In surgical pathology, the choice to analyze or reject is a more difficult one, he says, “because we can’t just take out another gallbladder or breast mass, in the same way lab medicine could request another urine or blood sample.” Even though a specimen may not have been handled perfectly, it still may be good for some analysis, he says. “This requirement establishes that if you decide to analyze a less than optimal specimen, information must be recorded to indicate there may be a problem. We must make sure doctors understand there’s an anomaly.”

The preanalytics team weighed in on the COM.30750 Temperature Checks requirement, noting patient specimens, reagents, and controls may be stored in a frost-free freezer only if protected from thawing and that thermal containers within the freezer can be used. It also says: “Repeated freeze-thaw cycles contribute to biomolecular degradation and are detrimental to biospecimen quality” and that avoiding freeze-thaw altogether by aliquoting specimens before freezing is prudent.

“This is a data-driven recommendation to keep freeze-thaw cycles to a minimum,” Dr. Compton says, adding that data show that freezing and thawing disrupt the molecular integrity of the sample. “If you’ve done this three times, it’s like putting a little grenade into the middle of the molecule and blasting it apart. You’ve destroyed your sample. We want people to aliquot it up front, freeze all of the aliquots, and only thaw each aliquot once.”

In the molecular pathology checklist, MOL. 32365 Specimen Preservation/Storage now says the same about repeated freeze-thaw cycles contributing to degradation and avoiding it altogether. And it says peripheral blood specimens shouldn’t be frozen, unless otherwise validated.

In the cytopathology checklist is a new section on predictive markers, the requirements of which are similar to those in the anatomic pathology checklist. “This section was added,” Dr. Goodman says, “to take into account labs that perform predictive markers on cytopathology specimens. While it’s rare for there to be a cytology lab doing this without an anatomic pathology lab associated with it, this covers such a lab if that is the case.”

In the new section consisting of six requirements, ranging from report elements to cytology slide and block storage, is “nothing revolutionary or unique,” he says. “We just want users of the cytology checklist to be aware of information and language adapted from the ANP checklist. In short, as more testing for predictive markers is done on cytopathology specimens, we want to make sure it is done correctly.”

And with more ancillary testing performed now on cytology specimens, Dr. Mahmoud says, other cytopathology requirements were revised to include language that is more inclusive of specimens other than tissue.

The key takeaway from the checklist additions and revisions, Dr. Goodman says, is that “preanalytic variables affect our results in all areas of pathology. If we don’t have the right raw materials on which to perform our tests, the rest doesn’t make any difference.

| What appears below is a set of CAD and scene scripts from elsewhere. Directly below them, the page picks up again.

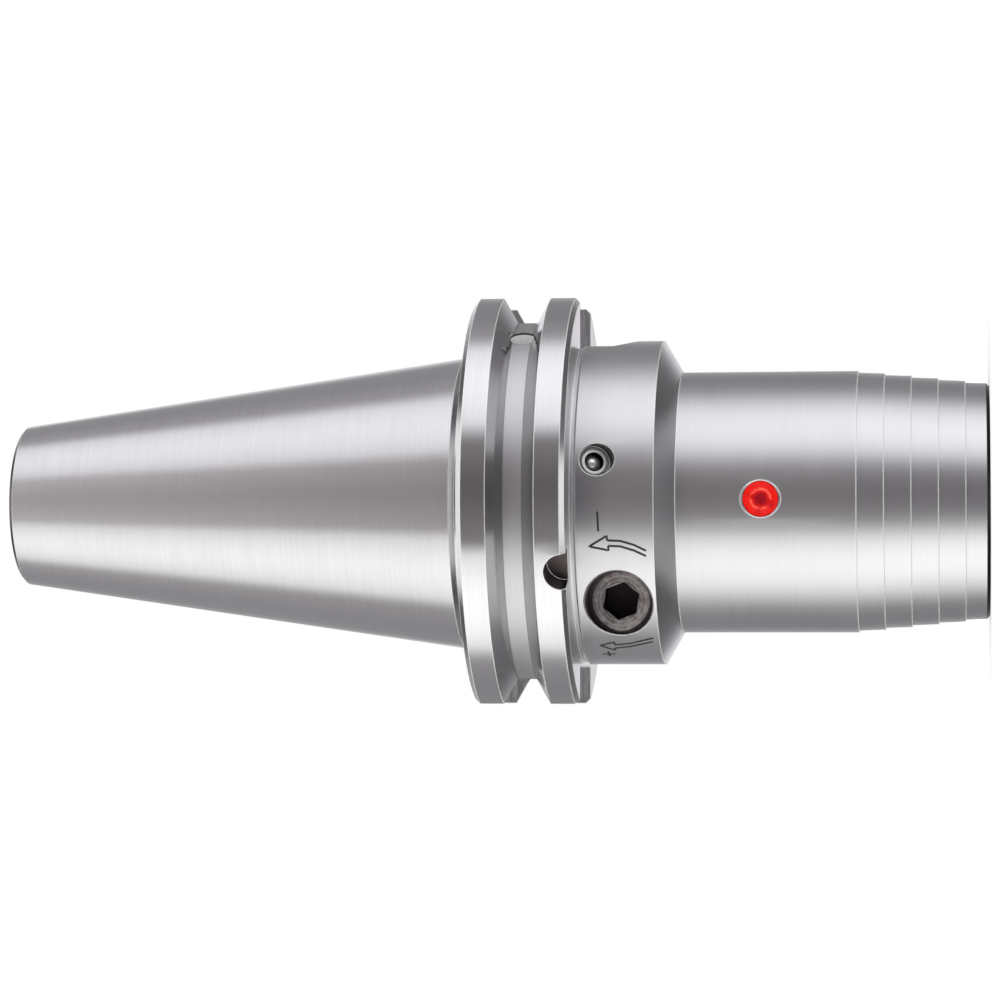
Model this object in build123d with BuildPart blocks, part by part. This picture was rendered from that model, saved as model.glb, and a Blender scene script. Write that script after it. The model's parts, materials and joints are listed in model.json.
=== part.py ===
from build123d import *
import os
from math import cos, radians, sin, sqrt, tan

# Hydraulic expansion chuck with a steep-taper shank, in millimetres.
# The origin is the centre of the taper's gauge plane and +Z points into the spindle.
# A depth is counted from the gauge plane down towards the tool end, so z = -depth.
# An angle is counted about Z from the middle of the deeper drive slot, which is +X.

# Steep taper 7:24
gauge_diameter = 44.45
taper_length = 68.4
taper_ratio = 7 / 24
taper_end_depth = 0.9
small_end_chamfer = 0.5

# Pull-stud hole in the small end
pilot_diameter = 17.0
pilot_length = 7.0
pilot_chamfer = 0.8
stud_thread_diameter = 13.84
stud_drill_depth = 43.0
drill_tip_angle = 59.0

# Gripper flange
flange_diameter = 63.55
flange_rear_depth = 3.2
flange_front_depth = 19.1
flange_rear_chamfer = 0.74
flange_front_chamfer = 0.7
neck_diameter = 43.2
groove_centre_depth = 11.1
groove_depth = 3.65
groove_bottom_width = 2.86
groove_flank_angle = 30.0

# Drive slots, milled by a disc cutter that runs out into the collar
slot_width = 16.1
slot_floors = {1: 22.8, -1: 25.0}
cutter_radius = 20.0
cutter_stop_depth = 19.5
slot_top_clearance = 4.0

# Collar and shoulder
collar_diameter = 49.4
collar_front_depth = 31.5
collar_undercut_width = 0.6
collar_undercut_height = 0.3
collar_chamfer = 0.25
shoulder_angle = 60.0

# Nose with stepped rings
nose_diameter = 39.7
ring_start_depth = 60.9
ring_count = 5
ring_pitch = 4.0
ring_step = 0.26
ring_slope = 2.1
last_ring_length = 3.6
front_chamfer = 0.45

# Expansion sleeve, brazed into the nose
tool_diameter = 20.0
sleeve_seat_diameter = 26.0
sleeve_seat_wall = 3.1
braze_gap = 0.05
chamber_height = 0.6
rear_land = 4.0
middle_land = 4.0
front_land = 5.5
tool_mouth_chamfer = 0.8
oil_passage = 0.2

# Length-stop screw behind the tool
stop_thread_diameter = 12.0
stop_pilot_diameter = 9.9
stop_clearance = 0.05
stop_thread_length = 14.0
stop_pilot_guide = 5.0
stop_face_recess = 0.5
stop_edge_chamfer = 0.5
stop_hex = 6.0
stop_hex_depth = 5.0
stop_coolant_diameter = 3.5
stop_travel = 10.0
stop_ring_cord = 1.5
stop_ring_clearance = 0.03
stop_ring_from_end = 2.4
stop_groove_margin = 0.25
coolant_bore_diameter = 8.0
pilot_bore_spare = 1.0
pellet_diameter = 2.4
pellet_depth = 1.8
pellet_from_face = 6.5

# Actuating screw in its chordal bore, and the piston that it drives
screw_heading = -96.8
screw_depth = 25.9
screw_offset = 13.55
screw_diameter = 10.0
screw_clearance = 0.05
screw_length = 9.0
screw_recess = 4.6
screw_edge_chamfer = 0.7
screw_hex = 5.0
screw_hex_turn = 21.0
screw_hex_depth = 5.0
screw_mouth_chamfer = 0.2
screw_travel = 4.0
piston_bore_diameter = 8.0
piston_clearance = 0.05
piston_length = 7.0
piston_edge_chamfer = 0.4
backup_length = 1.2
seal_length = 2.6
seal_lip = 0.7
oil_room = 1.8
piston_gap = 0.2

# Ports closed by an expander plug, a cup that the ball pressed into it spreads
port_mouth_diameter = 4.9
plug_diameter = 4.0
plug_clearance = 0.05
plug_bore_diameter = 2.85
plug_edge_chamfer = 0.15
plug_bottom = 0.5
plug_proud = 0.3
ball_clearance = 0.02
ball_sink = 0.35
gallery_diameter = 1.8
fill_depth = 23.2
fill_angle = -77.9
fill_lean = 20.0
fill_recess = 1.8
fill_gallery_depth = 20.1
bleed_depth = 46.9
bleed_angle = -91.5
bleed_recess = 1.0
bleed_mouth_diameter = 6.0
lacquer_gap = 0.02
lacquer_edge_diameter = 5.35
lacquer_cover = 0.42
lacquer_dip = 0.25
lacquer_valley = 0.15
lacquer_stem_length = 0.25

# Where the oil galleries open into the sleeve's rear chamber
gallery_entry_length = 1.5
gallery_entry_sink = 0.4

# Balancing features of the flange
balance_hole_depth = 18.6
balance_hole_angle = -111.5
balance_hole_diameter = 5.4
balance_hole_length = 4.6
balance_screw_angle = -31.4
balance_screw_diameter = 4.0
balance_screw_clearance = 0.05
balance_screw_length = 4.0
balance_screw_recess = 2.4
balance_screw_chamfer = 0.4
balance_screw_hex = 2.0
balance_screw_hex_depth = 1.8
balance_bore_spare = 1.2

os.makedirs("parts", exist_ok=True)


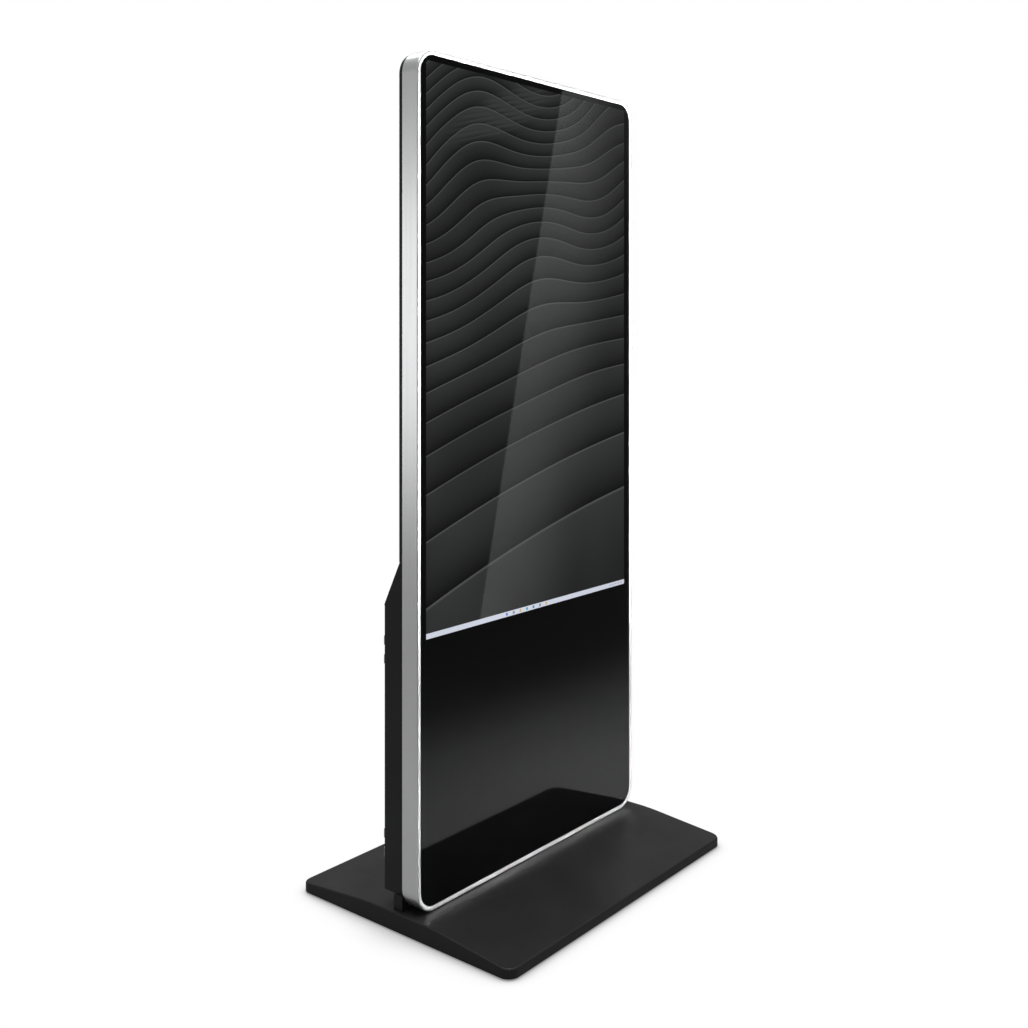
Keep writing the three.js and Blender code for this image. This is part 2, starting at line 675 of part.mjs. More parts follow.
function buildFoot() {
  const block = (inset) => {
    const half = BASE_LENGTH / 2 - inset;
    const profile = sideSlab(footProfile(inset), -half, half, 6);
    const plan = roundedRectangle(2 * half, BASE_DEPTH - 2 * inset, BASE_CORNER - inset);
    return common(profile, planSlab(plan, -1, BASE_TOP + 1, 6));
  };
  const postHoles = [-POST_X, POST_X].map((x) => {
    const reach = POST_WIDTH / 2 + 0.5;
    return boxBetween(x - reach, x + reach, -0.5, POST_DEPTH + 0.5, 30, BASE_TOP + 2);
  });
  addPiece("base_cover", cut(block(0), block(BASE_SKIN), ...postHoles), baseCoat);

  const margin = BASE_SKIN + 1;
  const plateOutline = roundedRectangle(
    BASE_LENGTH - 2 * margin, BASE_DEPTH - 2 * margin, BASE_CORNER - margin,
  );
  addPiece("base_plate", planSlab(plateOutline, PLATE_BOTTOM, PLATE_TOP, 6), zincSteel);
  for (const [side, y0, y1] of [["front", -200, -30], ["rear", 40, 200]]) {
    const slab = boxBetween(-330, 330, y0, y1, PLATE_TOP + GAP, PLATE_TOP + 10);
    addPiece(`ballast_${side}`, slab, zincSteel);
  }
  for (const [row, y] of [["front", -FOOT_Y], ["rear", FOOT_Y]]) {
    for (const [side, x] of [["left", -FOOT_X], ["right", FOOT_X]]) {
      const padProfile = [
        [0, 0],
        [FOOT_RADIUS - 2, 0],
        [FOOT_RADIUS, 2],
        [FOOT_RADIUS - 3, PLATE_BOTTOM - GAP],
        [0, PLATE_BOTTOM - GAP],
      ].map(([r, z]) => new THREE.Vector2(r, z));
      const pad = new THREE.LatheGeometry(padProfile, 24).rotateX(Math.PI / 2);
      addPiece(`foot_pad_${row}_${side}`, pad, rubber, [x, y, 0]);
    }
  }
}

function buildNeck() {
  const half = NECK_WIDTH / 2;
  const bar = boxBetween(
    -half, half, FRAME_BACK + GAP, NECK_BACK, BASE_TOP + GAP, HOUSING_BOTTOM - GAP,
  );
  const slots = [-POST_X, POST_X].map((x) => {
    const reach = POST_WIDTH / 2 + 0.5;
    return boxBetween(x - reach, x + reach, -0.5, POST_DEPTH + 0.5, 0, HOUSING_BOTTOM + 9);
  });
  addPiece("neck_bar", cut(bar, ...slots), blackCoat);
}

buildDisplayStack();
buildFrame();
buildRearCover();
buildChassis();
buildHousing();
buildDoor();
buildConnectors();
buildMediaPlayer();
buildPowerSupply();
buildBoards();
buildSpeakers();
buildFan();
buildLeads();
buildFoot();
buildNeck();

export default kiosk;
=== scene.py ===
"""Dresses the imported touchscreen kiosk: fine meshes, finishes, fasteners, picture and studio.

Everything is in metres in the kiosk's own frame: +Z up, the glass facing -Y, the origin on the
floor under the middle of the foot.
"""
from __future__ import annotations

import json
import logging
import math
import random
from collections.abc import Callable, Iterable, Sequence
from dataclasses import dataclass
from enum import Enum

import bmesh
import bpy
from mathutils import Matrix, Vector


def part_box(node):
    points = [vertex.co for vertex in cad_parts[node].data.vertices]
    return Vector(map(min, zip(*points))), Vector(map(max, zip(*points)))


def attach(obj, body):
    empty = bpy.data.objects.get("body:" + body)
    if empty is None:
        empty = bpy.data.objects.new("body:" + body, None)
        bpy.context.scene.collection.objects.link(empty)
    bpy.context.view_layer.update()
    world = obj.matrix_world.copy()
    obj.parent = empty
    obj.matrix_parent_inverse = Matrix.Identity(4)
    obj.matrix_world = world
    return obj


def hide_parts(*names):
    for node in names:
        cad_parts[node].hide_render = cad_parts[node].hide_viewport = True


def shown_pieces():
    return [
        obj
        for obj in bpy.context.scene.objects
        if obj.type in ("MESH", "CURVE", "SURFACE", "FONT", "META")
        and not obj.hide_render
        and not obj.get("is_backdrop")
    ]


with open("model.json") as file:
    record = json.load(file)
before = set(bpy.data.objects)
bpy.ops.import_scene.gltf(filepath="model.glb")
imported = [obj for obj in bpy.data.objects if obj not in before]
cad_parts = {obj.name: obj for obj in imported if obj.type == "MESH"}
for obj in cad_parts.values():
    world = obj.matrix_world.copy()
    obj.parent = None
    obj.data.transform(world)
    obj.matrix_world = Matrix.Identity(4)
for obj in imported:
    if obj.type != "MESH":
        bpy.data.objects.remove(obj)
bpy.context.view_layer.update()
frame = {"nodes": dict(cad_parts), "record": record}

LOG = logging.getLogger("kiosk")
MM = 0.001
ROOT = "kiosk"
PANEL_BORDER = 5.5 * MM
TINY = 1e-5
SMOOTH_DEGREES = 32.0

Colour = tuple[float, float, float]
Point2 = tuple[float, float]


class Side(Enum):
    """The two ends of the kiosk, seen from the front."""

    LEFT = -1
    RIGHT = 1


# --------------------------------------------------------------------------------------------
# Shader building
# --------------------------------------------------------------------------------------------


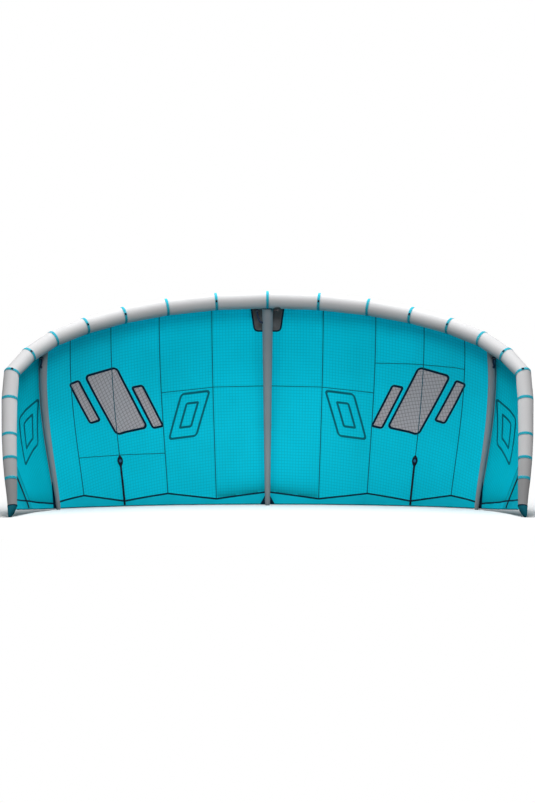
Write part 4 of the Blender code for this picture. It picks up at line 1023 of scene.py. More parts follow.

We need quality specimens to get the right results.”

Dr. Compton says it’s an initiative that changes the standard of care by improving the quality of specimens for patient care and translational research “in one fell swoop.”

“It has never before been required to record what happens to a specimen on its way to analysis in a lab. Now we must document these important preanalytics. Now every specimen will have a history.” •

Valerie Neff Newitt is a writer in Audubon, Pa.